● What is required
Take the material and output all of it exactly.

● Dataset content
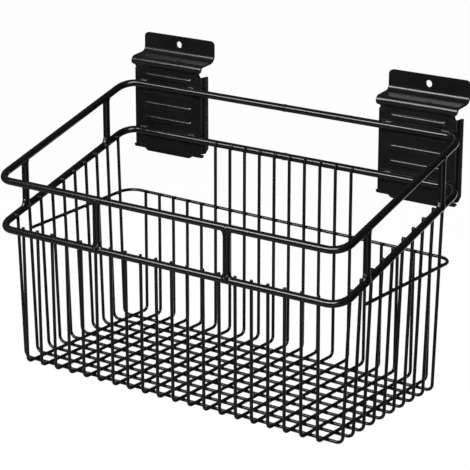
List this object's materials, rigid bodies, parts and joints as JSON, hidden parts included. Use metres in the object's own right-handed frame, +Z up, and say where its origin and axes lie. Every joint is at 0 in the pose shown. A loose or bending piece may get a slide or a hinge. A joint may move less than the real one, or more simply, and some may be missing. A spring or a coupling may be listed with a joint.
{
  "type": "slatwall basket",
  "caption": "Wire basket with two sloping rod rims over a cage of thin bent wires, hung on slatwall by two stamped sheet-metal hook brackets.",
  "frame": {"origin": "midway between the two brackets, on the plane of the slat's front face, level with the slat edge that the brackets' lips sit on", "axes": "+X along the wall to the right as seen from the front, +Y into the wall, +Z up"},
  "size_m": [0.3052, 0.1746, 0.225],
  "materials": {
    "rod_coat": "glossy black powder coat",
    "wire_coat": "glossy black powder coat",
    "bracket_coat": "semi-gloss black powder coat"
  },
  "bodies": {
    "root": {"upper_rim": "rod_coat", "lower_rim": "rod_coat", "post_left_front": "rod_coat", "post_left_back": "rod_coat", "post_right_front": "rod_coat", "post_right_back": "rod_coat", "post_front_left": "rod_coat", "post_front_right": "rod_coat", "long_wire_01": "wire_coat", "long_wire_02": "wire_coat", "long_wire_03": "wire_coat", "long_wire_04": "wire_coat", "long_wire_05": "wire_coat", "long_wire_06": "wire_coat", "long_wire_07": "wire_coat", "long_wire_08": "wire_coat", "long_wire_09": "wire_coat", "long_wire_10": "wire_coat", "long_wire_11": "wire_coat", "long_wire_12": "wire_coat", "long_wire_13": "wire_coat", "long_wire_14": "wire_coat", "long_wire_15": "wire_coat", "long_wire_16": "wire_coat", "long_wire_17": "wire_coat", "long_wire_18": "wire_coat", "long_wire_19": "wire_coat", "long_wire_20": "wire_coat", "cross_wire_01": "wire_coat", "cross_wire_02": "wire_coat", "cross_wire_03": "wire_coat", "cross_wire_04": "wire_coat", "cross_wire_05": "wire_coat", "cross_wire_06": "wire_coat", "cross_wire_07": "wire_coat", "cross_wire_08": "wire_coat", "cross_wire_09": "wire_coat", "cross_wire_10": "wire_coat", "band_wire": "wire_coat", "bracket_left": "bracket_coat", "bracket_right": "bracket_coat"}
  },
  "joints": []
}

● Task answer
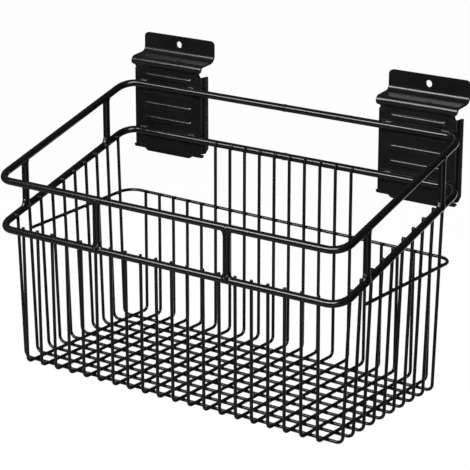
List this object's materials, rigid bodies, parts and joints as JSON, hidden parts included. Use metres in the object's own right-handed frame, +Z up, and say where its origin and axes lie. Every joint is at 0 in the pose shown. A loose or bending piece may get a slide or a hinge. A joint may move less than the real one, or more simply, and some may be missing. A spring or a coupling may be listed with a joint.
{
  "type": "slatwall basket",
  "caption": "Wire basket with two sloping rod rims over a cage of thin bent wires, hung on slatwall by two stamped sheet-metal hook brackets.",
  "frame": {"origin": "midway between the two brackets, on the plane of the slat's front face, level with the slat edge that the brackets' lips sit on", "axes": "+X along the wall to the right as seen from the front, +Y into the wall, +Z up"},
  "size_m": [0.3052, 0.1746, 0.225],
  "materials": {
    "rod_coat": "glossy black powder coat",
    "wire_coat": "glossy black powder coat",
    "bracket_coat": "semi-gloss black powder coat"
  },
  "bodies": {
    "root": {"upper_rim": "rod_coat", "lower_rim": "rod_coat", "post_left_front": "rod_coat", "post_left_back": "rod_coat", "post_right_front": "rod_coat", "post_right_back": "rod_coat", "post_front_left": "rod_coat", "post_front_right": "rod_coat", "long_wire_01": "wire_coat", "long_wire_02": "wire_coat", "long_wire_03": "wire_coat", "long_wire_04": "wire_coat", "long_wire_05": "wire_coat", "long_wire_06": "wire_coat", "long_wire_07": "wire_coat", "long_wire_08": "wire_coat", "long_wire_09": "wire_coat", "long_wire_10": "wire_coat", "long_wire_11": "wire_coat", "long_wire_12": "wire_coat", "long_wire_13": "wire_coat", "long_wire_14": "wire_coat", "long_wire_15": "wire_coat", "long_wire_16": "wire_coat", "long_wire_17": "wire_coat", "long_wire_18": "wire_coat", "long_wire_19": "wire_coat", "long_wire_20": "wire_coat", "cross_wire_01": "wire_coat", "cross_wire_02": "wire_coat", "cross_wire_03": "wire_coat", "cross_wire_04": "wire_coat", "cross_wire_05": "wire_coat", "cross_wire_06": "wire_coat", "cross_wire_07": "wire_coat", "cross_wire_08": "wire_coat", "cross_wire_09": "wire_coat", "cross_wire_10": "wire_coat", "band_wire": "wire_coat", "bracket_left": "bracket_coat", "bracket_right": "bracket_coat"}
  },
  "joints": []
}